L’auteur développe ensuite, dans cette perspective, les avantages de la formation collaborative en ligne asynchrone, qui permet de respecter le rythme de chacun, tout en inscrivant l’apprentissage dans une interaction, avec le soutien de supports textuels à la formulation plus exigeante que le discours oral. A condition de bénéficier d’une animation efficace par des tuteurs dédiés et formés. Un moyen pertinent d’ « exhumer », pour reprendre le terme de Thierry Curial, les pédagogies actives nées il y a un siècle.

 

EdTech : une Déclaration mondiale

Le n°959 d’Inffo Formation (1er au 14 février 2029, p.15) nous apprend qu’à l’issue de la Seconde conférence internationale EdTech, organisée par l’Unesco à Vizag, en Inde, une Déclaration a été élaborée – qui doit être présentée à la 40e conférence générale de l’Unesco qui se tiendra à Paris en novembre prochain.
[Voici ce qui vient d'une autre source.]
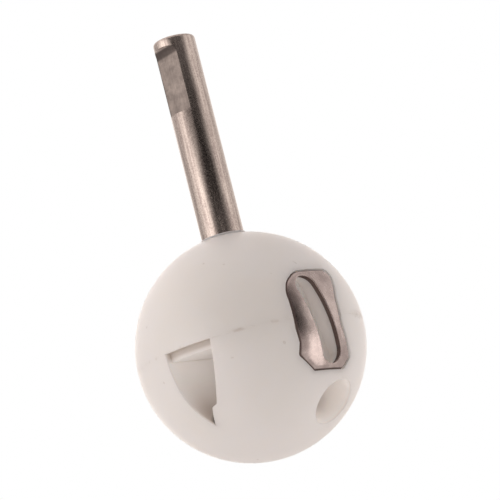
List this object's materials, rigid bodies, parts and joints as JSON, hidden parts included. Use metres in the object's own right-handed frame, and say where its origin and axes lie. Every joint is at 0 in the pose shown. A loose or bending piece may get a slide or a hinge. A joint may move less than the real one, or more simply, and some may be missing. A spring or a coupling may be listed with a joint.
{
  "type": "mixer tap control ball",
  "caption": "Plastic control ball of a single-handle mixer tap, with a steel stem, a steel guide plate, an outlet window and round inlet ports.",
  "frame": {"origin": "centre of the ball", "axes": "+Z along the stem to its tip, +X out through the guide plate, -Y out through the outlet window and square to the stem's flat"},
  "size_m": [0.0253, 0.0254, 0.0486],
  "materials": {
    "ball_plastic": "glossy, milky white moulding",
    "stem_steel": "drawn and ground rod, finely streaked",
    "guide_steel": "stamped, tumbled satin"
  },
  "bodies": {
    "root": {"stem": "stem_steel", "upper_ball_half": "ball_plastic", "lower_ball_half": "ball_plastic", "slot_guide_plate": "guide_steel"}
  },
  "joints": []
}
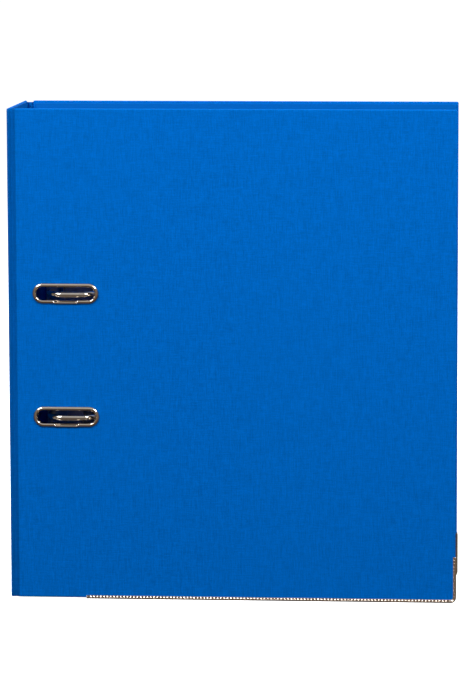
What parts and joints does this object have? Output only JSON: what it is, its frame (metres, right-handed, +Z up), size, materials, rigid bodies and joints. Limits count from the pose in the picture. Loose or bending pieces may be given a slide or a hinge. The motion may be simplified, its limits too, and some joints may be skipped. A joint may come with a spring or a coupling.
{
  "type": "lever arch file",
  "caption": "Upright A4 lever arch file with cloth-covered covers and spine, slotted eyelets, metal edge protectors, finger ring and a steel lever arch mechanism.",
  "frame": {"origin": "centre of the closed file's footprint, at the level it stands on", "axes": "+X from the spine to the covers' free edge, +Y from the front cover to the back cover, +Z up"},
  "size_m": [0.2896, 0.0824, 0.318],
  "materials": {
    "book_cloth": "blue linen-embossed cloth over board",
    "hinge_cloth": "blue linen-embossed cloth",
    "lining_paper": "smooth blue paper",
    "label_card": "matt white",
    "nickel": "nickel-plated, bright",
    "plated_steel": "nickel-plated pressed steel",
    "bright_wire": "bright plated wire",
    "spring_steel": "dark spring wire"
  },
  "bodies": {
    "back_cover": {"back_board": "book_cloth", "back_lining": "lining_paper", "back_edge_protector": "nickel", "back_hinge_strip": "hinge_cloth", "base_plate": "plated_steel", "rivet_1": "plated_steel", "rivet_2": "plated_steel", "rivet_3": "plated_steel", "rivet_4": "plated_steel", "post_lower": "bright_wire", "post_upper": "bright_wire", "shaft_saddle_lower": "plated_steel", "shaft_saddle_upper": "plated_steel", "lever_bracket": "plated_steel", "lever_pin": "plated_steel", "arch_spring": "spring_steel"},
    "spine": {"spine_board": "book_cloth", "spine_lining": "lining_paper", "finger_ring": "nickel", "finger_ring_washer": "nickel", "spine_label": "label_card", "front_hinge_strip": "hinge_cloth"},
    "front_cover": {"front_board": "book_cloth", "front_lining": "lining_paper", "front_edge_protector": "nickel", "eyelet_lower": "nickel", "eyelet_upper": "nickel"},
    "arches": {"arch_wire": "bright_wire"},
    "lever": {"lever": "plated_steel", "roller_pin": "plated_steel"},
    "roller": {"pressure_roller": "plated_steel"},
    "compressor": {"compressor_bar": "plated_steel", "compressor_clip": "nickel"}
  },
  "joints": [
    {"name": "spine_fold", "type": "hinge", "parent": "back_cover", "child": "spine", "pos_m": [-0.1438, 0.04, 0.159], "axis": [0, 0, -1], "range_deg": [0, 90]},
    {"name": "front_cover_hinge", "type": "hinge", "parent": "spine", "child": "front_cover", "pos_m": [-0.1438, -0.04, 0.159], "axis": [0, 0, -1], "range_deg": [0, 180]},
    {"name": "arch_swing", "type": "hinge", "parent": "back_cover", "child": "arches", "pos_m": [-0.1186, 0.0315, 0.158], "axis": [0, 0, -1], "range_deg": [0, 42]},
    {"name": "lever_pivot", "type": "hinge", "parent": "back_cover", "child": "lever", "pos_m": [-0.1091, 0.0199, 0.163], "axis": [-1, 0, 0], "range_deg": [0, 67]},
    {"name": "roller_spin", "type": "hinge", "parent": "lever", "child": "roller", "pos_m": [-0.1091, 0.0258, 0.15702], "axis": [1, 0, 0], "continuous": true},
    {"name": "compressor_slide", "type": "slide", "parent": "back_cover", "child": "compressor", "axis": [0, -1, 0], "range_m": [0, 0.044]}
  ],
  "couplings": [
    {"joint": "arch_swing", "follows": "spine_fold", "ratio": 0.4667},
    {"joint": "lever_pivot", "follows": "spine_fold", "ratio": 0.7444}
  ]
}
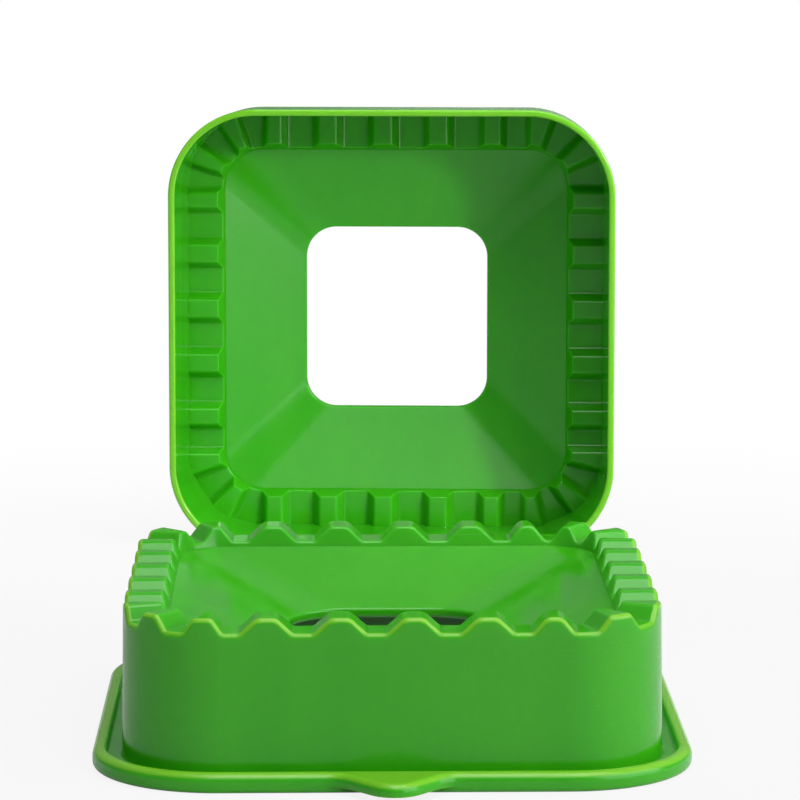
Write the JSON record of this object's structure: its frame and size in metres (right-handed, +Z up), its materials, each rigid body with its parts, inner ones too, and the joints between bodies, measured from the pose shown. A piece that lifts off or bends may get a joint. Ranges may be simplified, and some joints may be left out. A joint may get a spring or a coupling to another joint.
{
  "type": "sandwich cutter and sealer",
  "caption": "Two-part square sandwich cutter and sealer: waved crimping base with a tray flange and bowl, and a toothed cutter frame with an open window.",
  "frame": {"origin": "centre of the crimping base's underside, on the surface that both shells stand on", "axes": "+Z up; -Y is the front, where the base's finger tab is; +Y runs back to the cutter frame, which stands on its side wall behind the base"},
  "size_m": [0.1015, 0.2564, 0.0952],
  "materials": {
    "base_plastic": "bright green moulded polypropylene, glossy with a faint ripple",
    "cutter_plastic": "bright green moulded polypropylene, polished inside the skirt"
  },
  "bodies": {
    "base": {"crimping_base": "base_plastic"},
    "cutter": {"cutter_frame": "cutter_plastic"}
  },
  "joints": [
    {"name": "cutter_lift", "type": "slide", "parent": "base", "child": "cutter", "axis": [0, 0, 1], "range_m": [0, 0.1]}
  ]
}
Le texte de cette « Déclaration de Vizag » porte notamment sur les opportunités de formation pour tous et tout au long de la vie. Il enjoint les acteurs de prendre davantage en compte l’apport des neurosciences, d’exploiter au maximum les possibilités du numérique et d’envisager un système mondial de labellisation de la qualité des formations digitales.

 

Les vertus de la gamification

De façon plus opérationnelle, le même numéro (p.16) évoque l’apport très concret de la gamification dans les formations en ligne, à travers l’exemple d’un organisme de formation, Vodeclic. L’idée est de « renforcer l’engagement des apprenants » par le jeu, et de rendre la gratification plus fréquente. Grâce au jeu « en plus de ce que peut apporter une formation dans l’exercice de son travail à moyen terme, il y a quelque chose à gagner immédiatement ». Ainsi, « grâce au jeu, la répétition ne paraît pas laborieuse ». S’y ajoute une dimension relationnelle collective : dans le jeu, on est en compétition avec les autres, mais on est également amené à aider d’autres participants. L’ensemble doit contribuer à améliorer l’apprentissage et à le rendre à la fois plus rapide et plus pérenne.